Task objective -> Output the full listing word for word.

Data extract ->
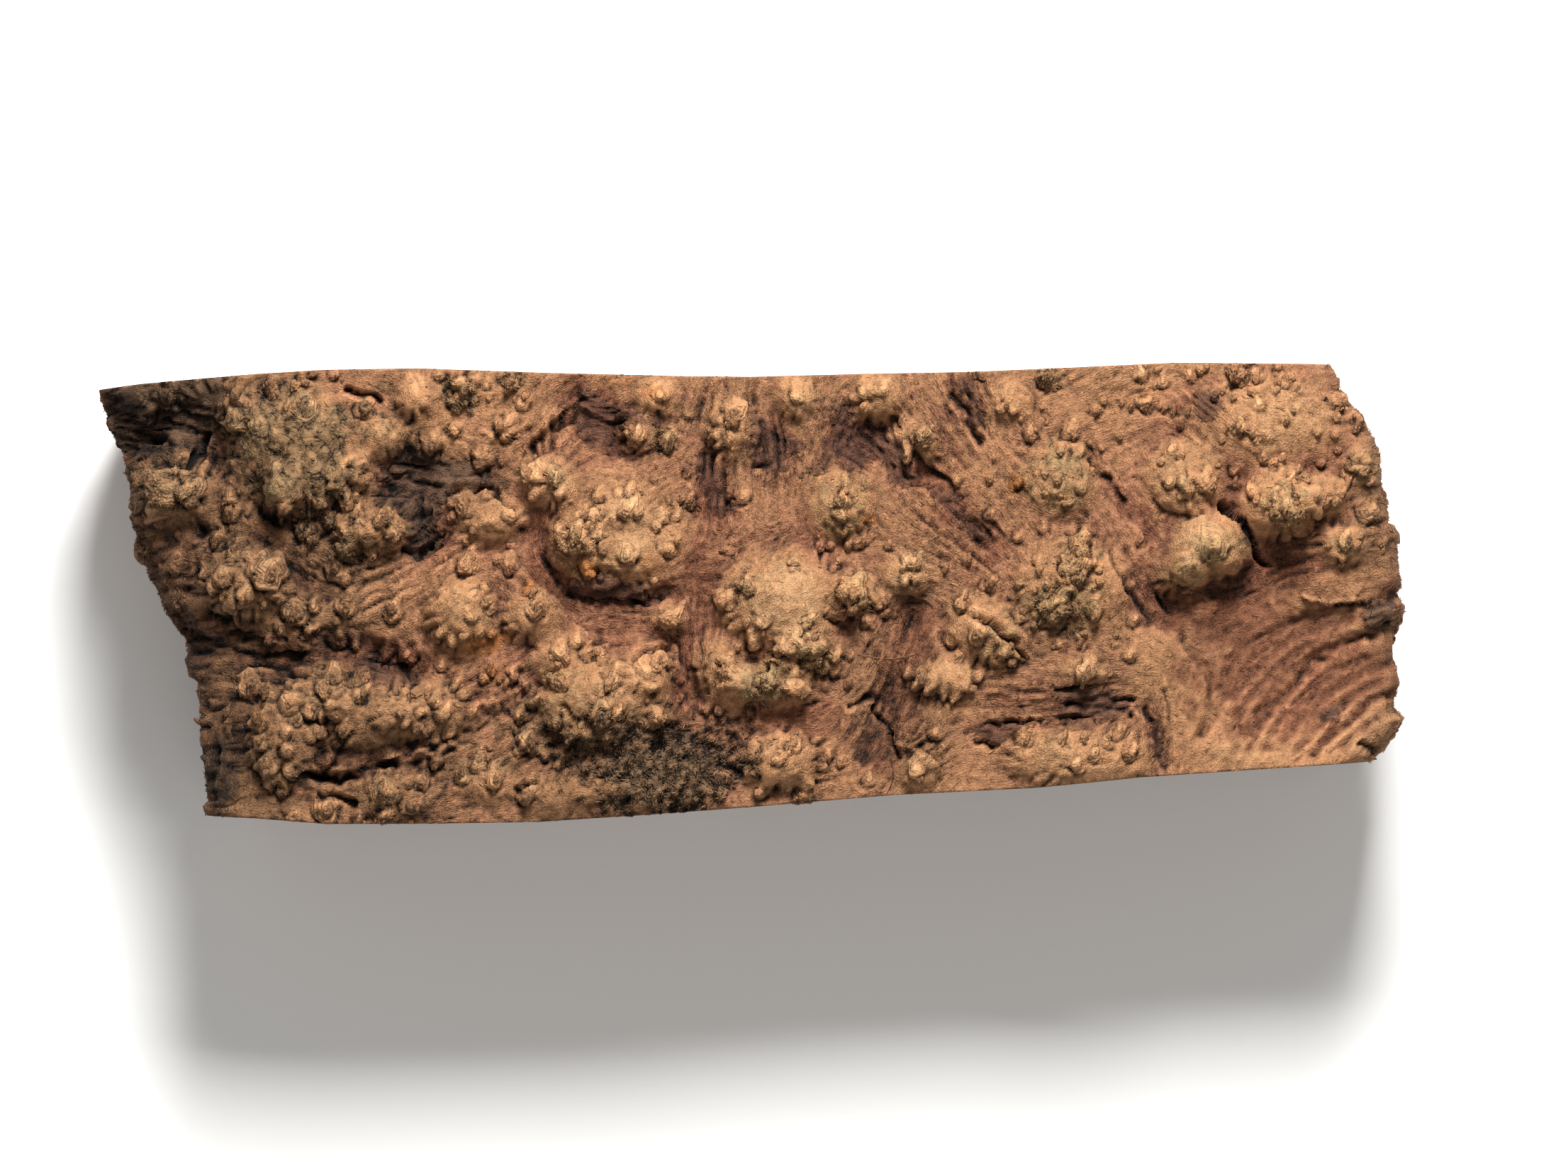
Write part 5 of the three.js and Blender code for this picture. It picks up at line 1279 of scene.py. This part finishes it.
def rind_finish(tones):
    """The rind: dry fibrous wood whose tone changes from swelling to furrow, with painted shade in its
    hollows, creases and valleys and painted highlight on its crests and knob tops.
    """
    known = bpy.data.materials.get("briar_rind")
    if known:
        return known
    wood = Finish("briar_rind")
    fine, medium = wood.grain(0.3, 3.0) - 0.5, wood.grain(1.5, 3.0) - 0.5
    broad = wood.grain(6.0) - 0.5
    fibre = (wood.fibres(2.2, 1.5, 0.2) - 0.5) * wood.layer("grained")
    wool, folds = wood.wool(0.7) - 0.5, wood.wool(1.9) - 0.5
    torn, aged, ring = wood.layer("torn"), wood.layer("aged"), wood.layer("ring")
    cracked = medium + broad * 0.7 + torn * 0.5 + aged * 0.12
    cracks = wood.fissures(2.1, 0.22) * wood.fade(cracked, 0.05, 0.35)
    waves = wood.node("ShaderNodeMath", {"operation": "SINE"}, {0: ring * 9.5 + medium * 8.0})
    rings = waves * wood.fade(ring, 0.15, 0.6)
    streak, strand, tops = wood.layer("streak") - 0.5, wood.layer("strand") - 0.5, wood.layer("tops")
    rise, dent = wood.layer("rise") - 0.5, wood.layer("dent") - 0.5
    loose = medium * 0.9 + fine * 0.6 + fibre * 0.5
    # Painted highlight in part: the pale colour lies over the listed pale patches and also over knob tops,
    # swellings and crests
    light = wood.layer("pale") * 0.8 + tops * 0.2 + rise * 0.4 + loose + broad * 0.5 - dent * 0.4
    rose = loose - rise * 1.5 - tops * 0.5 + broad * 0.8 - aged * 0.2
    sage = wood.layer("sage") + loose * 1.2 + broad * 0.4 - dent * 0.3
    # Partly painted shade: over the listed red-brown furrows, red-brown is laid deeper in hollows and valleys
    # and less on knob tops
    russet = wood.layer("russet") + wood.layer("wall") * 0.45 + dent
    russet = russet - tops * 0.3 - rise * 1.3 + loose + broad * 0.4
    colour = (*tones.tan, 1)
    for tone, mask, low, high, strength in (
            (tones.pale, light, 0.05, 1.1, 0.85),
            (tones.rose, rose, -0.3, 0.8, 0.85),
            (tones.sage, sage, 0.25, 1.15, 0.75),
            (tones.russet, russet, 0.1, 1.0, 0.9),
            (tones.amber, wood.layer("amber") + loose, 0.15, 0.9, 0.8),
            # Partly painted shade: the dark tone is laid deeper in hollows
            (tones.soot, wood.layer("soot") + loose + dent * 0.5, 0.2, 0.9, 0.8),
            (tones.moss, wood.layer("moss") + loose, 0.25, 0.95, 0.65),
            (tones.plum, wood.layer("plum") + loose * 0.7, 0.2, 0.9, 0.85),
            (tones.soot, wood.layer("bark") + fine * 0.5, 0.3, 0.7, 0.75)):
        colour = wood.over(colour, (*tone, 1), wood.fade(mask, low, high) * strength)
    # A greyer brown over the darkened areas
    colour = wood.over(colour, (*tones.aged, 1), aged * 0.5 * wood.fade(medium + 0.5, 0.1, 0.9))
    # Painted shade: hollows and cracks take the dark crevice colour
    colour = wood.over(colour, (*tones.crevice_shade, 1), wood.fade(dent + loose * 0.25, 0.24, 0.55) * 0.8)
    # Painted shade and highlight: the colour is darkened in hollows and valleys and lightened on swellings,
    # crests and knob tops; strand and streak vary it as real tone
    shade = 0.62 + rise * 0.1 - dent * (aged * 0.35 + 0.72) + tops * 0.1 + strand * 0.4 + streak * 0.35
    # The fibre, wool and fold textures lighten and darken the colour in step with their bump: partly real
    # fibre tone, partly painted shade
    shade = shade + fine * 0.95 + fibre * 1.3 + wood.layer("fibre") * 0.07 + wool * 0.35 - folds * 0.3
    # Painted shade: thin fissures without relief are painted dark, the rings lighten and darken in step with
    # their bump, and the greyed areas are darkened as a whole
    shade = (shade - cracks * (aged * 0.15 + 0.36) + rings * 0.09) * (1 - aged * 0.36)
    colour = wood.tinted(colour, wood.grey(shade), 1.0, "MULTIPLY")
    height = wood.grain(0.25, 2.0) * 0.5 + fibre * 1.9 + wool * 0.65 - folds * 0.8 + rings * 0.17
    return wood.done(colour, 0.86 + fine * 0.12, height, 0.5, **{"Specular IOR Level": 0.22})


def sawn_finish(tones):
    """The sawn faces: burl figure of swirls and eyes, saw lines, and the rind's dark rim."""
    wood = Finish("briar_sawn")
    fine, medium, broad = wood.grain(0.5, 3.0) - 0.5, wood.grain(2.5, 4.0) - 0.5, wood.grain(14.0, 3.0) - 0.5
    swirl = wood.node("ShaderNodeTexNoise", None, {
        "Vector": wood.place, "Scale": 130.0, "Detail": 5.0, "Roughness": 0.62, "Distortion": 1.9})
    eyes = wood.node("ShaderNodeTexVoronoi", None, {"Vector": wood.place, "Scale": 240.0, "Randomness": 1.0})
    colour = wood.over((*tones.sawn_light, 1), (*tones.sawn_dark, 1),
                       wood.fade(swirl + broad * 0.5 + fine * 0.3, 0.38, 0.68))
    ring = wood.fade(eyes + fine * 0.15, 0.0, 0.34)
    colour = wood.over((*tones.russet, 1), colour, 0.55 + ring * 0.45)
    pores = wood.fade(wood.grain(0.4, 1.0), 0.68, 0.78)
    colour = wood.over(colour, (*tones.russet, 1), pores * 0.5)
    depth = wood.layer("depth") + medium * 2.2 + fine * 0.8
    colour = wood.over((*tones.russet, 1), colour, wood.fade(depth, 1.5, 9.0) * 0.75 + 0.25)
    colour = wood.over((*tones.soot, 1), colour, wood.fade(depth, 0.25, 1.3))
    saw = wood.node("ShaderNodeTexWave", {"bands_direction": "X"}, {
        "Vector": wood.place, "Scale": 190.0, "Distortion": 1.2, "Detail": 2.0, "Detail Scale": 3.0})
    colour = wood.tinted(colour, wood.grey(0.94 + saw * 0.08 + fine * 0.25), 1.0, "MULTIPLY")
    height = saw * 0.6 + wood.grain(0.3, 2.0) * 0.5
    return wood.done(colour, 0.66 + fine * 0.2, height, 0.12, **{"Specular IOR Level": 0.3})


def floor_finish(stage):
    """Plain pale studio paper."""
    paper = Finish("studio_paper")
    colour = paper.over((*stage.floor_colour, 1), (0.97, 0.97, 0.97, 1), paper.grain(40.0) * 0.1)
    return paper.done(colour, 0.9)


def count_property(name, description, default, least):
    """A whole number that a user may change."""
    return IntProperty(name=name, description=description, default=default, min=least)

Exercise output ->
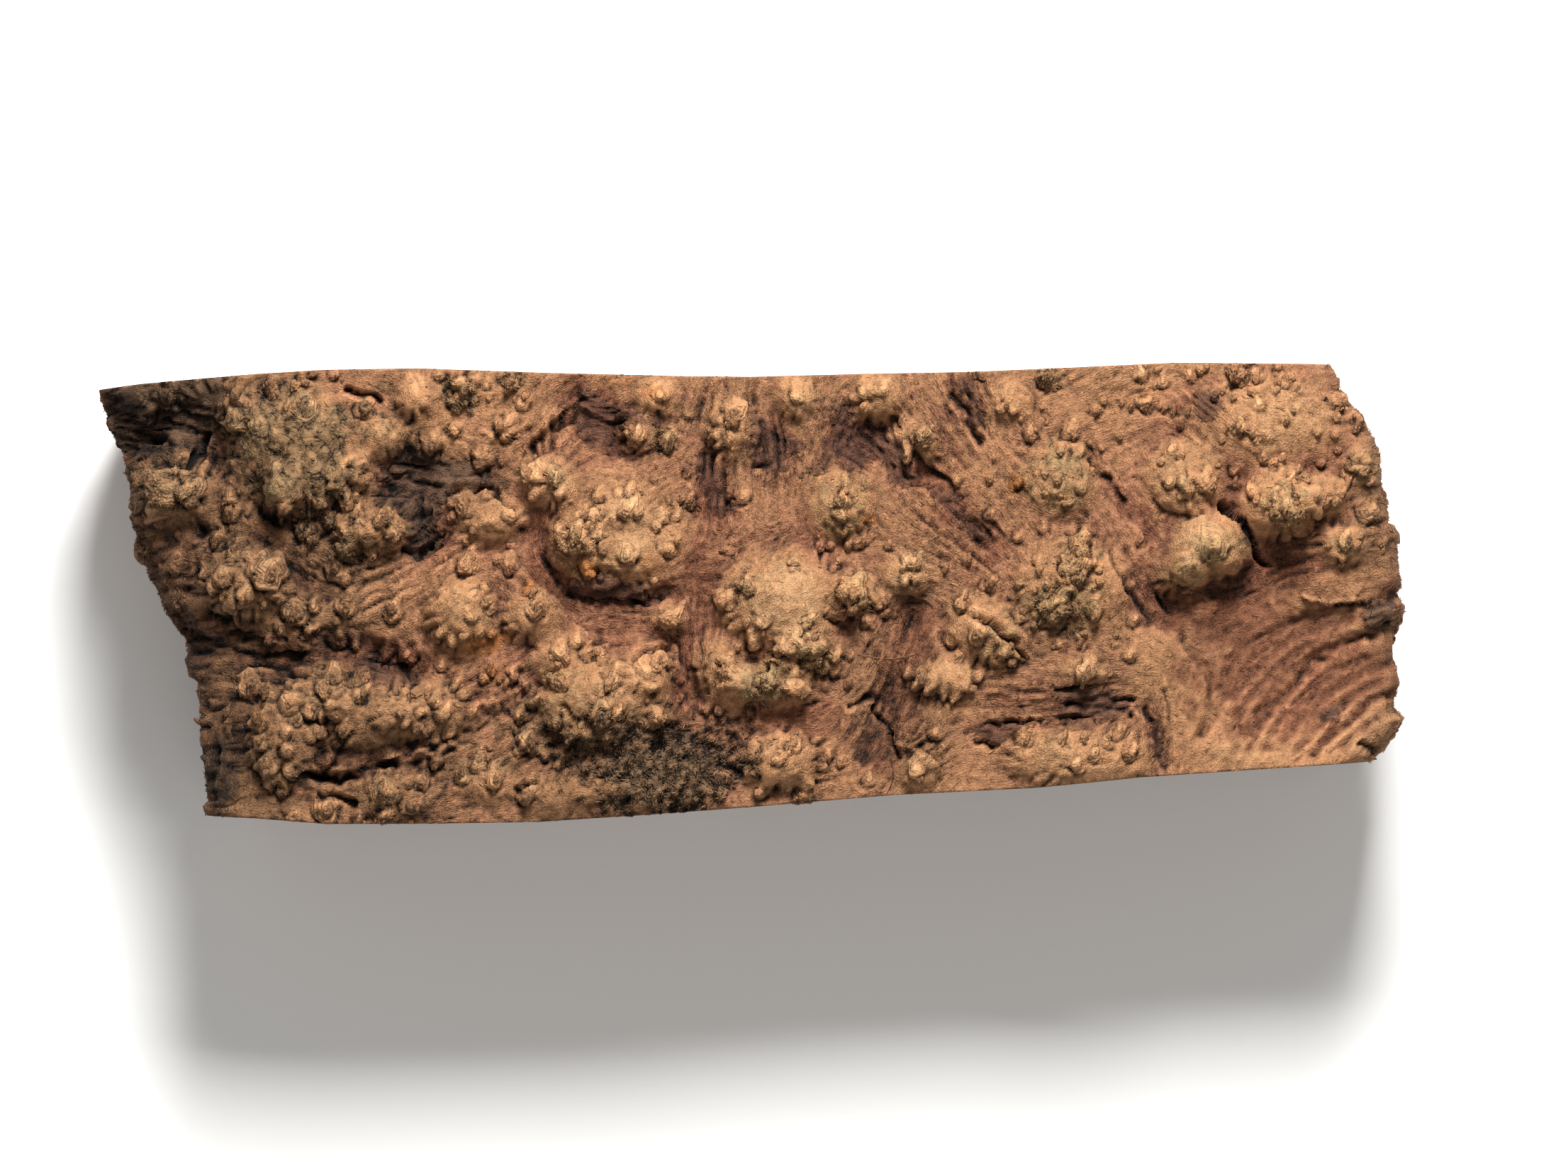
Write part 5 of the three.js and Blender code for this picture. It picks up at line 1279 of scene.py. This part finishes it.
def rind_finish(tones):
    """The rind: dry fibrous wood whose tone changes from swelling to furrow, with painted shade in its
    hollows, creases and valleys and painted highlight on its crests and knob tops.
    """
    known = bpy.data.materials.get("briar_rind")
    if known:
        return known
    wood = Finish("briar_rind")
    fine, medium = wood.grain(0.3, 3.0) - 0.5, wood.grain(1.5, 3.0) - 0.5
    broad = wood.grain(6.0) - 0.5
    fibre = (wood.fibres(2.2, 1.5, 0.2) - 0.5) * wood.layer("grained")
    wool, folds = wood.wool(0.7) - 0.5, wood.wool(1.9) - 0.5
    torn, aged, ring = wood.layer("torn"), wood.layer("aged"), wood.layer("ring")
    cracked = medium + broad * 0.7 + torn * 0.5 + aged * 0.12
    cracks = wood.fissures(2.1, 0.22) * wood.fade(cracked, 0.05, 0.35)
    waves = wood.node("ShaderNodeMath", {"operation": "SINE"}, {0: ring * 9.5 + medium * 8.0})
    rings = waves * wood.fade(ring, 0.15, 0.6)
    streak, strand, tops = wood.layer("streak") - 0.5, wood.layer("strand") - 0.5, wood.layer("tops")
    rise, dent = wood.layer("rise") - 0.5, wood.layer("dent") - 0.5
    loose = medium * 0.9 + fine * 0.6 + fibre * 0.5
    # Painted highlight in part: the pale colour lies over the listed pale patches and also over knob tops,
    # swellings and crests
    light = wood.layer("pale") * 0.8 + tops * 0.2 + rise * 0.4 + loose + broad * 0.5 - dent * 0.4
    rose = loose - rise * 1.5 - tops * 0.5 + broad * 0.8 - aged * 0.2
    sage = wood.layer("sage") + loose * 1.2 + broad * 0.4 - dent * 0.3
    # Partly painted shade: over the listed red-brown furrows, red-brown is laid deeper in hollows and valleys
    # and less on knob tops
    russet = wood.layer("russet") + wood.layer("wall") * 0.45 + dent
    russet = russet - tops * 0.3 - rise * 1.3 + loose + broad * 0.4
    colour = (*tones.tan, 1)
    for tone, mask, low, high, strength in (
            (tones.pale, light, 0.05, 1.1, 0.85),
            (tones.rose, rose, -0.3, 0.8, 0.85),
            (tones.sage, sage, 0.25, 1.15, 0.75),
            (tones.russet, russet, 0.1, 1.0, 0.9),
            (tones.amber, wood.layer("amber") + loose, 0.15, 0.9, 0.8),
            # Partly painted shade: the dark tone is laid deeper in hollows
            (tones.soot, wood.layer("soot") + loose + dent * 0.5, 0.2, 0.9, 0.8),
            (tones.moss, wood.layer("moss") + loose, 0.25, 0.95, 0.65),
            (tones.plum, wood.layer("plum") + loose * 0.7, 0.2, 0.9, 0.85),
            (tones.soot, wood.layer("bark") + fine * 0.5, 0.3, 0.7, 0.75)):
        colour = wood.over(colour, (*tone, 1), wood.fade(mask, low, high) * strength)
    # A greyer brown over the darkened areas
    colour = wood.over(colour, (*tones.aged, 1), aged * 0.5 * wood.fade(medium + 0.5, 0.1, 0.9))
    # Painted shade: hollows and cracks take the dark crevice colour
    colour = wood.over(colour, (*tones.crevice_shade, 1), wood.fade(dent + loose * 0.25, 0.24, 0.55) * 0.8)
    # Painted shade and highlight: the colour is darkened in hollows and valleys and lightened on swellings,
    # crests and knob tops; strand and streak vary it as real tone
    shade = 0.62 + rise * 0.1 - dent * (aged * 0.35 + 0.72) + tops * 0.1 + strand * 0.4 + streak * 0.35
    # The fibre, wool and fold textures lighten and darken the colour in step with their bump: partly real
    # fibre tone, partly painted shade
    shade = shade + fine * 0.95 + fibre * 1.3 + wood.layer("fibre") * 0.07 + wool * 0.35 - folds * 0.3
    # Painted shade: thin fissures without relief are painted dark, the rings lighten and darken in step with
    # their bump, and the greyed areas are darkened as a whole
    shade = (shade - cracks * (aged * 0.15 + 0.36) + rings * 0.09) * (1 - aged * 0.36)
    colour = wood.tinted(colour, wood.grey(shade), 1.0, "MULTIPLY")
    height = wood.grain(0.25, 2.0) * 0.5 + fibre * 1.9 + wool * 0.65 - folds * 0.8 + rings * 0.17
    return wood.done(colour, 0.86 + fine * 0.12, height, 0.5, **{"Specular IOR Level": 0.22})


def sawn_finish(tones):
    """The sawn faces: burl figure of swirls and eyes, saw lines, and the rind's dark rim."""
    wood = Finish("briar_sawn")
    fine, medium, broad = wood.grain(0.5, 3.0) - 0.5, wood.grain(2.5, 4.0) - 0.5, wood.grain(14.0, 3.0) - 0.5
    swirl = wood.node("ShaderNodeTexNoise", None, {
        "Vector": wood.place, "Scale": 130.0, "Detail": 5.0, "Roughness": 0.62, "Distortion": 1.9})
    eyes = wood.node("ShaderNodeTexVoronoi", None, {"Vector": wood.place, "Scale": 240.0, "Randomness": 1.0})
    colour = wood.over((*tones.sawn_light, 1), (*tones.sawn_dark, 1),
                       wood.fade(swirl + broad * 0.5 + fine * 0.3, 0.38, 0.68))
    ring = wood.fade(eyes + fine * 0.15, 0.0, 0.34)
    colour = wood.over((*tones.russet, 1), colour, 0.55 + ring * 0.45)
    pores = wood.fade(wood.grain(0.4, 1.0), 0.68, 0.78)
    colour = wood.over(colour, (*tones.russet, 1), pores * 0.5)
    depth = wood.layer("depth") + medium * 2.2 + fine * 0.8
    colour = wood.over((*tones.russet, 1), colour, wood.fade(depth, 1.5, 9.0) * 0.75 + 0.25)
    colour = wood.over((*tones.soot, 1), colour, wood.fade(depth, 0.25, 1.3))
    saw = wood.node("ShaderNodeTexWave", {"bands_direction": "X"}, {
        "Vector": wood.place, "Scale": 190.0, "Distortion": 1.2, "Detail": 2.0, "Detail Scale": 3.0})
    colour = wood.tinted(colour, wood.grey(0.94 + saw * 0.08 + fine * 0.25), 1.0, "MULTIPLY")
    height = saw * 0.6 + wood.grain(0.3, 2.0) * 0.5
    return wood.done(colour, 0.66 + fine * 0.2, height, 0.12, **{"Specular IOR Level": 0.3})


def floor_finish(stage):
    """Plain pale studio paper."""
    paper = Finish("studio_paper")
    colour = paper.over((*stage.floor_colour, 1), (0.97, 0.97, 0.97, 1), paper.grain(40.0) * 0.1)
    return paper.done(colour, 0.9)


def count_property(name, description, default, least):
    """A whole number that a user may change."""
    return IntProperty(name=name, description=description, default=default, min=least)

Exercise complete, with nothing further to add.